Поднявшись на откос, он направился к дому викария. Ветер рвал живые изгороди, и Брэнгуэн, стараясь укрыть от него свои нарциссы, прижимал букет к себе. Единственной его мыслью и заботой был сейчас этот ветер.
Тьма сгущалась, деревья скрипели под порывами ветра. Викарий, он знал это, будет у себя в кабинете, в то время как полячку с ребенком он застанет в кухне. В полной темноте он прошел в калитку и по дорожке, по бокам которой он заметил несколько побитых ветром нарциссов и поникших крокусов — жалких соперников его букета, — зашагал к дому. Свет из окна кухни освещал кусты в задах дома. Его обуяла нерешительность. Посмеет ли он выполнить задуманное? В окне он увидел женщину — она сидела в кресле-качалке, держа на коленях девочку, уже одетую в ночную рубашку. Белокурая, пышноволосая, с буйными кудрями головка клонилась к теплу очага, чье пламя отсветами разгоралось на румяных щеках и нежном личике ребенка, казалось, задумавшегося совсем по-взрослому. Лицо матери, оставаясь в тени, было совершенно неподвижным, и Брэнгуэн с горечью понял, что мысли ее витают в прошлом. Волосы ребенка золотились, как елочная канитель, а лицо разгорелось, точно вот-вот расплавится, как свеча. Девочка клевала носом и лишь усилием воли держала глаза открытыми.
Неожиданно она резко обернулась, потревоженная сильным порывом ветра, закачавшим дом, и Брэнгуэн увидел, как шевельнулись, что-то говоря, ее губки. Мать начала тихонько раскачиваться, он услышал легкое поскрипывание качалки.

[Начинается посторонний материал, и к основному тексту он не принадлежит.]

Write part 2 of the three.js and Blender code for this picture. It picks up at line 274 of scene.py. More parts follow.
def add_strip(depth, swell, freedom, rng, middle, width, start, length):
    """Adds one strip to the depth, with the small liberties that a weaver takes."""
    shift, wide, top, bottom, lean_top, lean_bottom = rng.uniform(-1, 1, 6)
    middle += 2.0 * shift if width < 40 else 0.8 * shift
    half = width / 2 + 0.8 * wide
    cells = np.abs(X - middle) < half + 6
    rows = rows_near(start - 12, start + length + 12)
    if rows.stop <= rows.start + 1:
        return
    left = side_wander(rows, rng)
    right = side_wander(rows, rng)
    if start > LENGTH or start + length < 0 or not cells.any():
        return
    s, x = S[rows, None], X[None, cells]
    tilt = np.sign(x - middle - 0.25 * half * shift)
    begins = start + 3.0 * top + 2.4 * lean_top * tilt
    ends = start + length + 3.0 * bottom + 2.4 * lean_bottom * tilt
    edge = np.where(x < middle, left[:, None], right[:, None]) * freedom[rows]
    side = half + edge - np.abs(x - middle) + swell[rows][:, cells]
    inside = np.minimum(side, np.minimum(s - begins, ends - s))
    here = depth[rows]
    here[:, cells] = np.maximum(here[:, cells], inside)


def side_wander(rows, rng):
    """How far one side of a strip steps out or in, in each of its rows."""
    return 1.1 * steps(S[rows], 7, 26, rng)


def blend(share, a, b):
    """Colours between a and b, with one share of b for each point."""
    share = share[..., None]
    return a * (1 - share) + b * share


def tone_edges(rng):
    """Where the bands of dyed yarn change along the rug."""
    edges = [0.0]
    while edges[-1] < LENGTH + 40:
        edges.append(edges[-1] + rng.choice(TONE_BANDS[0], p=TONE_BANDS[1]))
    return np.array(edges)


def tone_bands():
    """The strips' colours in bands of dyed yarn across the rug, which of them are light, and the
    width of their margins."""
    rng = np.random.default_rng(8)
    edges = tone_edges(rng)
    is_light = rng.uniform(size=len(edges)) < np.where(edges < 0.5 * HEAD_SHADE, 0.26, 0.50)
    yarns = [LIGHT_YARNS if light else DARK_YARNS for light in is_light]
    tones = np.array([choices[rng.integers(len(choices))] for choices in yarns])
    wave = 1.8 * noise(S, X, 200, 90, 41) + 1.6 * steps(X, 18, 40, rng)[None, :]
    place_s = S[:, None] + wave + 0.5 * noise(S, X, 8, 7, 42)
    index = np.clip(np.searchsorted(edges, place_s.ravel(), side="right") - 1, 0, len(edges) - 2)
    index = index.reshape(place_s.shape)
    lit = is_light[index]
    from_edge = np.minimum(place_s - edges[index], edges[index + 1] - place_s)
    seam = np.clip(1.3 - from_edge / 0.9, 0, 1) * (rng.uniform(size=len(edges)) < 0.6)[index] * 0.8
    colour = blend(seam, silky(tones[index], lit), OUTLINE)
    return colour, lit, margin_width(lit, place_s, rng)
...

Затем до него донеслось негромкое пение — невнятные звуки чужого языка. Новый сильный порыв ветра заглушил пение. Казалось, он унес мать куда-то вдаль, черные глаза ребенка широко раскрылись.
Потом он услышал, как тоненько, жалобно, но властно девочка сказала:
— Не пой больше эту ерунду, мама. Не хочу ее слушать.
Песня замерла.
— Тебе пора в постель, — сказала мать.
Он видел, как ребенок протестующе цеплялся за мать, видел неколебимое, отрешенное спокойствие матери и упорство ребенка. Затем вдруг раздалось властное детское приказание:
— Хочу сказку!
И под завывания ветра началась сказка: ребенок прижался к матери, и Брэнгуэн стал ждать, глядя на буйство ветра в ветвях и темноту вокруг. Будь что будет, но он медлил у порога. Тоненькая неподвижная фигурка свернулась, прижавшись к матери, и только темные глаза, не мигая, посверкивали среди буйных вихров — так сворачивается, замирая, зверек, когда живыми остаются лишь глаза. Мать сидела, словно окутанная тенью, сказка текла словно сама собой. Брэнгуэн ждал снаружи, следя, как спускается ночь. Время текло незаметно. Рука, сжимавшая букет нарциссов, застыла от холода.
Сказка кончилась, и мать наконец-то поднялась, держа девочку, чьи руки обвивали ее шею. Сильная она, должно быть, если так легко поднимает большого ребенка. Малышка Анна ухватилась за материнскую шею. Хорошенькое личико с необычными чертами было совсем сонным, только глаза смотрели поверх плеча матери — и эти широко раскрытые темные глаза упрямо держали оборону, борясь с чем-то невидимым.